Importing and Exporting Incidents
HOPEX IRMUse Excel data exchange wizards to import and export incidents.

For more details, see chapter "Excel Import/Export Wizards" in the
HOPEX Common Features guide.
The list of information exported in the standard model delivered with HOPEX IRM is as follows:
• Incident Name
• Description is a comment describing the incident
• Declarant: name of the incident creator
• Declarant entity:
• Declaration date
• Detection date
• Occurrence date
• Near-miss

A near-miss is an incident that did not result in injury, illness, or damage - but had the potential to do so.
• Nature: you may enter the financial nature of the incident.
• Impact of the incident on environment elements
• Priority characterizing described incident relative importance
• Currency
• Gross loss is obtained by a macro
• Recoveries is obtained by a macro
• Provision: the amount is obtained by a macro.
• entity concerned by the incident

An entity can be internal or external to the enterprise: an entity represents an organizational element of enterprise structure such as a management, department, or job function. It is defined at a level depending on the degree of detail to be provided on the organization (see org-unit type). Example: financial management, sales management, marketing department, account manager. An external entity represents an organization that exchanges flows with the enterprise, Example: customer, supplier, government office.
• business lines concerned by the incident

A business line is a skill or grouping of skills of interest for the enterprise. It corresponds for example to major product segments, to distribution channels or to business activities.
• risk types to be associated with the incident

A risk type defines a risk typology standardized within the context of an organization.
• business processes and organizational processes concerned by the incident

A business process represents a system that offers products or services to an internal or external client of the company or organization. At the higher levels, a business process represents a structure and a categorization of the business. It can be broken down into other processes. The link with organizational processes will describe the real implementation of the business process in the organization. A business process can also be detailed by a functional view.

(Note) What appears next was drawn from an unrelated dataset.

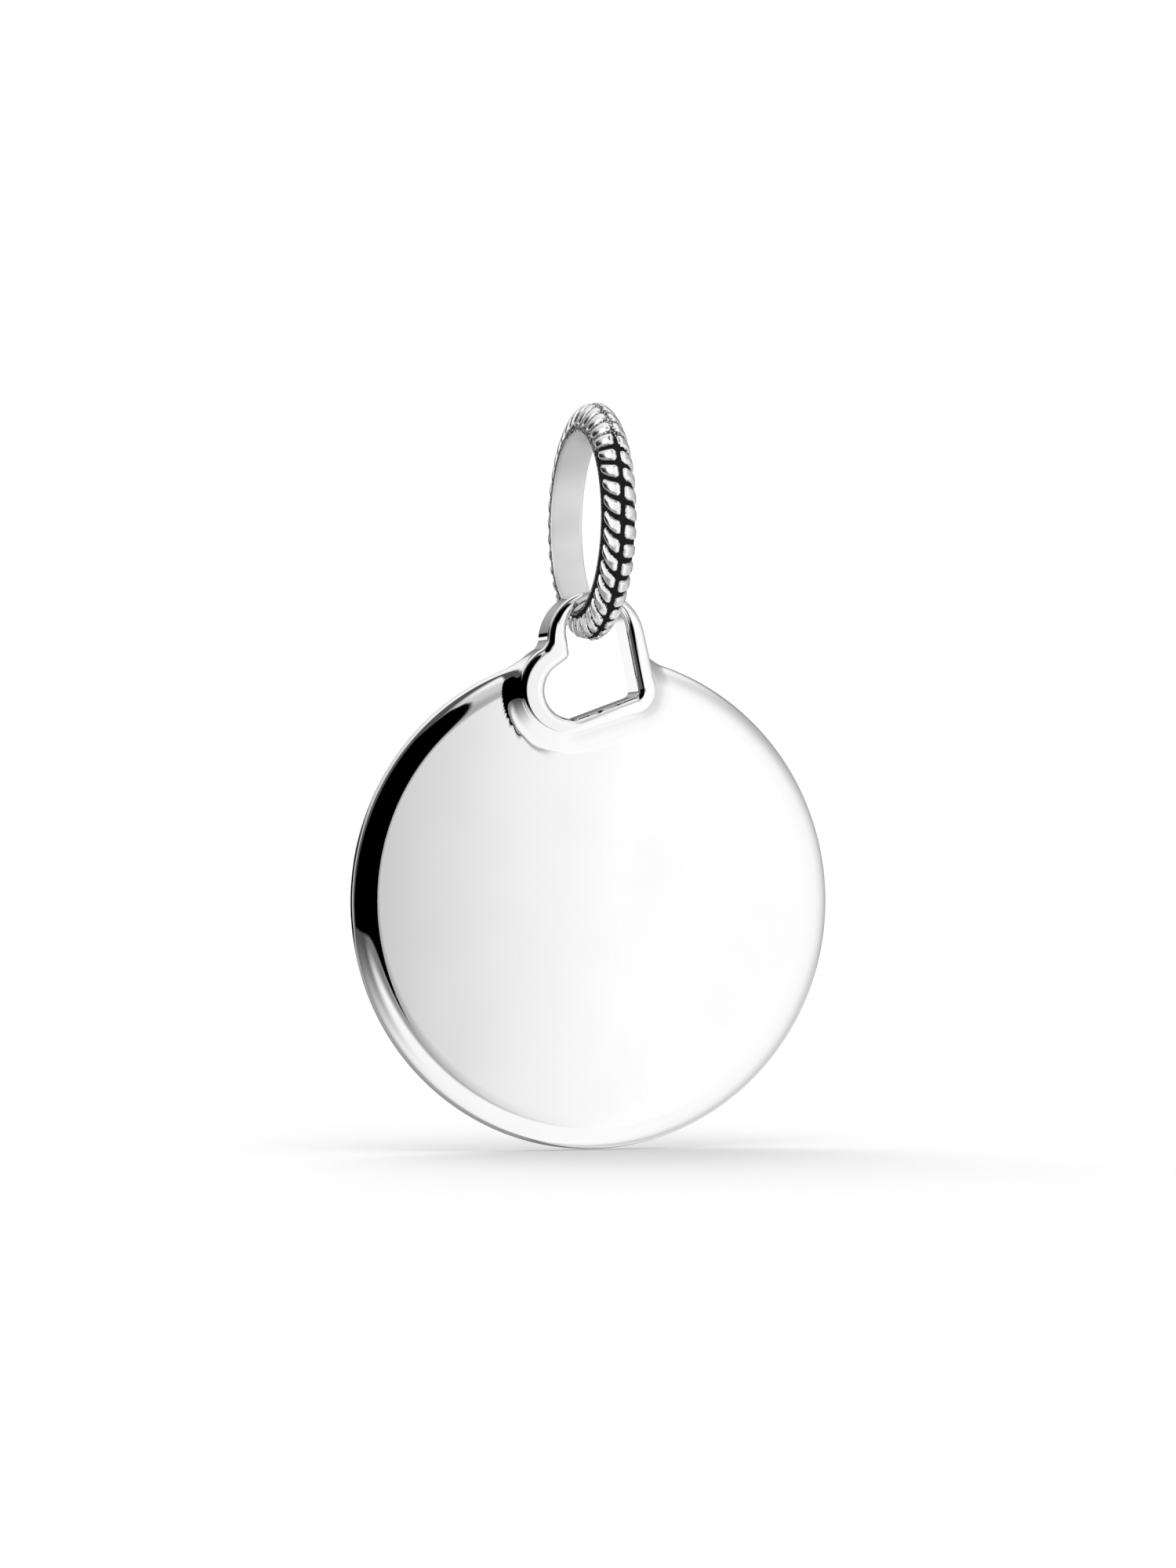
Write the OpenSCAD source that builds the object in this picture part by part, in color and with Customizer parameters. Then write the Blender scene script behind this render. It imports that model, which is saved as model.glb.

An organizational process describes how to implement all or part of the process required to make a product or handle a flow.
• applications impacted by the incident

An application is a set of software tools coherent from a software development viewpoint.
• requirements expected related to incident management

A requirement is a need or expectation explicitly expressed, imposed as a constraint to be met within the context of a project. This project can be a certification project or an organizational project or an information system project.